╭──

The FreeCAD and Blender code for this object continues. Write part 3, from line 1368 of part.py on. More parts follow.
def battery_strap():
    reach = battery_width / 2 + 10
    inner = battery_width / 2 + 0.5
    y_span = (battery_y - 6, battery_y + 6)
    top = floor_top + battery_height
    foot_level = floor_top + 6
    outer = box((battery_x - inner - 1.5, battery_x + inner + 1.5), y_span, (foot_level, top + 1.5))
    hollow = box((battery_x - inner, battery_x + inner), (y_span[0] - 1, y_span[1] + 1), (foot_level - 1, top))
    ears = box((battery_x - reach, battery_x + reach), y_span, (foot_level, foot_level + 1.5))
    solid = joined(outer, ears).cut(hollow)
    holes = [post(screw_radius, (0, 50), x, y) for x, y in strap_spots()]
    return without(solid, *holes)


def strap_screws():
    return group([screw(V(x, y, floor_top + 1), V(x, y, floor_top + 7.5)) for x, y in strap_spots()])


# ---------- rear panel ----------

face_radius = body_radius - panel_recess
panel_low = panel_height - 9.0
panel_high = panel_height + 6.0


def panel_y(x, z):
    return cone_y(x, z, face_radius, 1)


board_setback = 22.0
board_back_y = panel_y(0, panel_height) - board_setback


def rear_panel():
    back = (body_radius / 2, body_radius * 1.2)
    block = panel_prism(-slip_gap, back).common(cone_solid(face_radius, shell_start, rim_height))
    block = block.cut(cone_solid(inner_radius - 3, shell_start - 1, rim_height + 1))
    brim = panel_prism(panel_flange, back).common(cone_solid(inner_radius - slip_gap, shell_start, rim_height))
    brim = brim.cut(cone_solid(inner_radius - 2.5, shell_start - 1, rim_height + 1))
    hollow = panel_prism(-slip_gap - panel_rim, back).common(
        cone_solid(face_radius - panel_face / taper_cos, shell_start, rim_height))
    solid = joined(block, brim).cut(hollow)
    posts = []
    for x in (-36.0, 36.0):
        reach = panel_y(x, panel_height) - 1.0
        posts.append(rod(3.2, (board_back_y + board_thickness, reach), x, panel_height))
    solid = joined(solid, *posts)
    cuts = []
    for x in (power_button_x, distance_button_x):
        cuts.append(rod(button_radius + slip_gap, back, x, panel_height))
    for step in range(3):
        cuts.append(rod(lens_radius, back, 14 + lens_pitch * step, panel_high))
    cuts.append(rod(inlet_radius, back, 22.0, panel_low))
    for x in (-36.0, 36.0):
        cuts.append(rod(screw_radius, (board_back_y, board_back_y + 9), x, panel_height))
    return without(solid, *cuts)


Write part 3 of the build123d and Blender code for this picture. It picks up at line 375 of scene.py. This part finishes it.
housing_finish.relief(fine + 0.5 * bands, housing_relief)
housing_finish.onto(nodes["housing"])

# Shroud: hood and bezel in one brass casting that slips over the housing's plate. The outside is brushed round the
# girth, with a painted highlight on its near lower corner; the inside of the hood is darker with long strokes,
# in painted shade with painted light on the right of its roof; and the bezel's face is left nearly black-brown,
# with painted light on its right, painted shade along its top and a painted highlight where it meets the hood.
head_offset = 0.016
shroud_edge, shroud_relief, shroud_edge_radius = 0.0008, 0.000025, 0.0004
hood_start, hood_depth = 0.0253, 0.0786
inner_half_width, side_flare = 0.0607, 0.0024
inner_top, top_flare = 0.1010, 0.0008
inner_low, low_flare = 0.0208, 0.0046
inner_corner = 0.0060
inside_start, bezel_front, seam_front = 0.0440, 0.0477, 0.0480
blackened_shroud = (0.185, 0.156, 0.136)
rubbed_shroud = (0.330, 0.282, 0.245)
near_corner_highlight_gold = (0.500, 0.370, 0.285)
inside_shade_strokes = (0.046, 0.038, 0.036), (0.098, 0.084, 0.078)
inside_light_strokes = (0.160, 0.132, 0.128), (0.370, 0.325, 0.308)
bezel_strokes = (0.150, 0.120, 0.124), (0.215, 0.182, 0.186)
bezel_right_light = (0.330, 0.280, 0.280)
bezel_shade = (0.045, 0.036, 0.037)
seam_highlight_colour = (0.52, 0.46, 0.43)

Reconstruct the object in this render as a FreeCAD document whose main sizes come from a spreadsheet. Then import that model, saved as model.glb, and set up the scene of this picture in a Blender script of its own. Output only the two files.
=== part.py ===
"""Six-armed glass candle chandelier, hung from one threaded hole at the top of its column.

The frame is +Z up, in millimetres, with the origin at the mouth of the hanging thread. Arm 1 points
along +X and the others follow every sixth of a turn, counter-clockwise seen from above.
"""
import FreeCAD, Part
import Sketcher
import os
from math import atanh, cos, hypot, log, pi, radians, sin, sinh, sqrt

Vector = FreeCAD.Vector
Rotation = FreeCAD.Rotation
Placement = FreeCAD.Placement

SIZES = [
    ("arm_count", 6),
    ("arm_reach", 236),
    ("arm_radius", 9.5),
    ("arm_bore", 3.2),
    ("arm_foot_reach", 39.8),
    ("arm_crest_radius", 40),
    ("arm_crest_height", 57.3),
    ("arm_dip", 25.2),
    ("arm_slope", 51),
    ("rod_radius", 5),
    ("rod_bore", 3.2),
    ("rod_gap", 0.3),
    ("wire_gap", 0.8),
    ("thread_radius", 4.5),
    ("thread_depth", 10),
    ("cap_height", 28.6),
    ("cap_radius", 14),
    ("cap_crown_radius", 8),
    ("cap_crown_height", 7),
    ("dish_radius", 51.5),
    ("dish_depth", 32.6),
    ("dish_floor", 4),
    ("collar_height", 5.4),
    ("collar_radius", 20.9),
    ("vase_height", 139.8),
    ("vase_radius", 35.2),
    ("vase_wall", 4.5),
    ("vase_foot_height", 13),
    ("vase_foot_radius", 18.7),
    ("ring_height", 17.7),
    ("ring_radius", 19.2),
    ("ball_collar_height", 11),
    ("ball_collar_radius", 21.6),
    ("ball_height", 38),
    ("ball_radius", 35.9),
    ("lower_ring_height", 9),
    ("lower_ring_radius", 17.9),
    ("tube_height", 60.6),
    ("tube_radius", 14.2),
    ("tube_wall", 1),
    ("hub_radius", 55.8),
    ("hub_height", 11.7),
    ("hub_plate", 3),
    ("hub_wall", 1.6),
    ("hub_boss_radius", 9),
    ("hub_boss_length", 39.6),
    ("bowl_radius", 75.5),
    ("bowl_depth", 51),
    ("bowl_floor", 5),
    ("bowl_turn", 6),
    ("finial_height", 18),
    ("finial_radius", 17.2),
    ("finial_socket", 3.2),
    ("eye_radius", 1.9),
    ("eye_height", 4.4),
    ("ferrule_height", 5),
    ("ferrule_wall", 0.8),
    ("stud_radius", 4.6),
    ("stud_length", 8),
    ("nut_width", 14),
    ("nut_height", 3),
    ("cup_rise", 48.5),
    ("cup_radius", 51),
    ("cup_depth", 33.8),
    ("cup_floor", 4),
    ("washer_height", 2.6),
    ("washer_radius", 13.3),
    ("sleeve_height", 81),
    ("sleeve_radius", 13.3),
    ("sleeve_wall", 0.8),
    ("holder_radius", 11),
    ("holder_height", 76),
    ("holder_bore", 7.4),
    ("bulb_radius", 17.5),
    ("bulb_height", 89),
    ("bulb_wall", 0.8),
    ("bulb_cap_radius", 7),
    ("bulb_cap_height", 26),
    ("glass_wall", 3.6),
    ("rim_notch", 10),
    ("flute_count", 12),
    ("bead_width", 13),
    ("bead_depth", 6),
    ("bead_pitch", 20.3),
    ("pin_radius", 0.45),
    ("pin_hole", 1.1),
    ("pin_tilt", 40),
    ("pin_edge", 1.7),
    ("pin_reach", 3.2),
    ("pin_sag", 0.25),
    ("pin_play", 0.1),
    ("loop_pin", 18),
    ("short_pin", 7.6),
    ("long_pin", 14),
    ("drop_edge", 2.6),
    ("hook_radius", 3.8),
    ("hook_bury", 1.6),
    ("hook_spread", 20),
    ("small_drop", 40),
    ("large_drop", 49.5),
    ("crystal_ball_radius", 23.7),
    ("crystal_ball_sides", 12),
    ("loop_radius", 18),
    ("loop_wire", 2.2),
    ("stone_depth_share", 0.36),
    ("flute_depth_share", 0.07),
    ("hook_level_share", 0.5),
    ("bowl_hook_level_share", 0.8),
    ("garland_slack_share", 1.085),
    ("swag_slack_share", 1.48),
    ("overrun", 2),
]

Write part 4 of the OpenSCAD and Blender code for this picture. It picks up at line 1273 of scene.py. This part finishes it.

╰──

» **Instructions to follow**: Quote every line of the records above, from the first down to the one holding "# ---------- rear panel", exactly as written.

» **Task answer**:
The FreeCAD and Blender code for this object continues. Write part 3, from line 1368 of part.py on. More parts follow.
def battery_strap():
    reach = battery_width / 2 + 10
    inner = battery_width / 2 + 0.5
    y_span = (battery_y - 6, battery_y + 6)
    top = floor_top + battery_height
    foot_level = floor_top + 6
    outer = box((battery_x - inner - 1.5, battery_x + inner + 1.5), y_span, (foot_level, top + 1.5))
    hollow = box((battery_x - inner, battery_x + inner), (y_span[0] - 1, y_span[1] + 1), (foot_level - 1, top))
    ears = box((battery_x - reach, battery_x + reach), y_span, (foot_level, foot_level + 1.5))
    solid = joined(outer, ears).cut(hollow)
    holes = [post(screw_radius, (0, 50), x, y) for x, y in strap_spots()]
    return without(solid, *holes)


def strap_screws():
    return group([screw(V(x, y, floor_top + 1), V(x, y, floor_top + 7.5)) for x, y in strap_spots()])


# ---------- rear panel ----------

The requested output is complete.